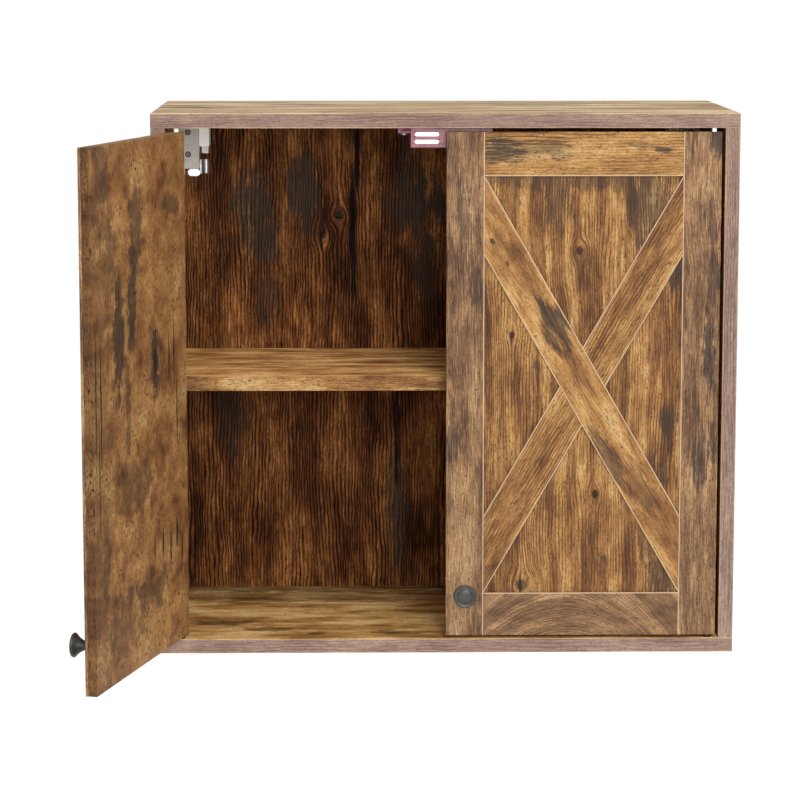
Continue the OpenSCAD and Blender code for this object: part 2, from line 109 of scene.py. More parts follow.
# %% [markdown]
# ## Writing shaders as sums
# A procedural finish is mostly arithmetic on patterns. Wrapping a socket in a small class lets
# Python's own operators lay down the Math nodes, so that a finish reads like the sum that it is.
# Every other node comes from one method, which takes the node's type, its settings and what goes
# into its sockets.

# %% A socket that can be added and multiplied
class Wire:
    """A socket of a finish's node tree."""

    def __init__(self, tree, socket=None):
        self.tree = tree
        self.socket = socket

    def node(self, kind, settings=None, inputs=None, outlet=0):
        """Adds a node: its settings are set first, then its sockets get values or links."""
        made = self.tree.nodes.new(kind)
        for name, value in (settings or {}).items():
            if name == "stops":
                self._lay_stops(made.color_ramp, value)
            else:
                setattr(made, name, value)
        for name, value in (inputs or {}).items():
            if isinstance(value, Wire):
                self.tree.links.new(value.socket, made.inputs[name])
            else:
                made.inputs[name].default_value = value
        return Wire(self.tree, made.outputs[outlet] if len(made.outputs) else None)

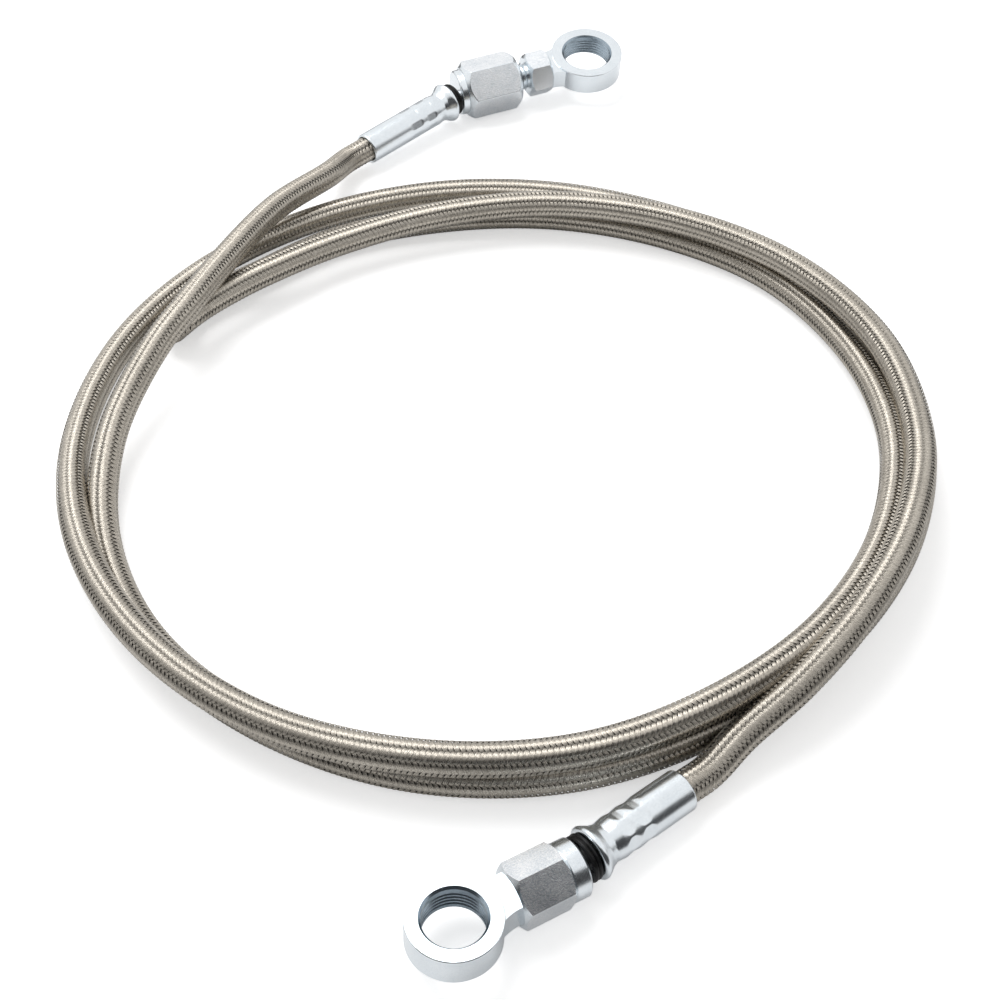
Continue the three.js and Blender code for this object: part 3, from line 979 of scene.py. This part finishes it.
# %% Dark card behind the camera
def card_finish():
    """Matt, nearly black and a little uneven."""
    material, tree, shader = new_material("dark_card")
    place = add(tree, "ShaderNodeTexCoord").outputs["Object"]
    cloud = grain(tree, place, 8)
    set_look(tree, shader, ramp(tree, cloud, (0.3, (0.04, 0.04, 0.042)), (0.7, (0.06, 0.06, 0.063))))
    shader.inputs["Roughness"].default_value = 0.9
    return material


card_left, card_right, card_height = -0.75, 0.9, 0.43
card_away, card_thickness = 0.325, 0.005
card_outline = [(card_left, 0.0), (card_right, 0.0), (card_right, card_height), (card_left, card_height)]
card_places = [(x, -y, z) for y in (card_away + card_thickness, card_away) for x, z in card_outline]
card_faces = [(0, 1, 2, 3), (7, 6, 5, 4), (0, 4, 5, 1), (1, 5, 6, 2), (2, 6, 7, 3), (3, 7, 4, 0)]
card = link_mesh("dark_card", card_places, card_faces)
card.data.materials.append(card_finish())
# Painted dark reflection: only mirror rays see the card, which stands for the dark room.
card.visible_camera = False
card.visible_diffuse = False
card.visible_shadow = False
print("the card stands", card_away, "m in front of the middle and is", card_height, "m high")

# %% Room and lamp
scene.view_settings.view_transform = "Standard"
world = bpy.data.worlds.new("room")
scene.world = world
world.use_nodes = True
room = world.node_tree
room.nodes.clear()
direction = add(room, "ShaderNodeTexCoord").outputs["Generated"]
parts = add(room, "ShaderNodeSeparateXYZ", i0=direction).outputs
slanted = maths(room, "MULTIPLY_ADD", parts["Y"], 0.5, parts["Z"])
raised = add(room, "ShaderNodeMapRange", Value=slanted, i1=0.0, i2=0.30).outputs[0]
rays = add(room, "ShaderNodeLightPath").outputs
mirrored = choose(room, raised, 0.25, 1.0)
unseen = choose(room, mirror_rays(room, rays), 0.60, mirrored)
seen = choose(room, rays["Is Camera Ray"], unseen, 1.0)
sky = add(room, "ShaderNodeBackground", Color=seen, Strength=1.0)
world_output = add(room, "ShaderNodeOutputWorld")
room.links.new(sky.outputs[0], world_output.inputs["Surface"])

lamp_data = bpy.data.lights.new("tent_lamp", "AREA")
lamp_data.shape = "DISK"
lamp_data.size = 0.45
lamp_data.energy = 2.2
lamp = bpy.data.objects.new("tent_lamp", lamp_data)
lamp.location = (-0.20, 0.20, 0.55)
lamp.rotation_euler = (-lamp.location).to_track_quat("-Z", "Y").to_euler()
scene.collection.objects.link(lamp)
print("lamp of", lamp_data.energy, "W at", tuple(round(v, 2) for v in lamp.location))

- [Challenge] Set down verbatim only the lines between the start of the data above and the line with "return Wire(self.tree, made.outputs[outlet]", both boundaries included.

- [Written answer]
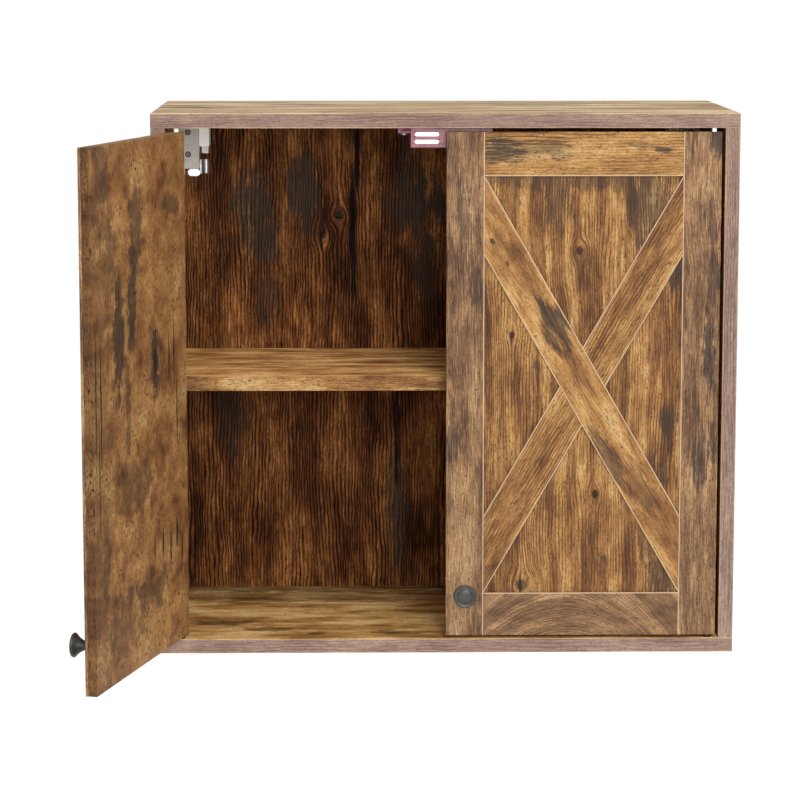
Continue the OpenSCAD and Blender code for this object: part 2, from line 109 of scene.py. More parts follow.
# %% [markdown]
# ## Writing shaders as sums
# A procedural finish is mostly arithmetic on patterns. Wrapping a socket in a small class lets
# Python's own operators lay down the Math nodes, so that a finish reads like the sum that it is.
# Every other node comes from one method, which takes the node's type, its settings and what goes
# into its sockets.

# %% A socket that can be added and multiplied
class Wire:
    """A socket of a finish's node tree."""

    def __init__(self, tree, socket=None):
        self.tree = tree
        self.socket = socket

    def node(self, kind, settings=None, inputs=None, outlet=0):
        """Adds a node: its settings are set first, then its sockets get values or links."""
        made = self.tree.nodes.new(kind)
        for name, value in (settings or {}).items():
            if name == "stops":
                self._lay_stops(made.color_ramp, value)
            else:
                setattr(made, name, value)
        for name, value in (inputs or {}).items():
            if isinstance(value, Wire):
                self.tree.links.new(value.socket, made.inputs[name])
            else:
                made.inputs[name].default_value = value
        return Wire(self.tree, made.outputs[outlet] if len(made.outputs) else None)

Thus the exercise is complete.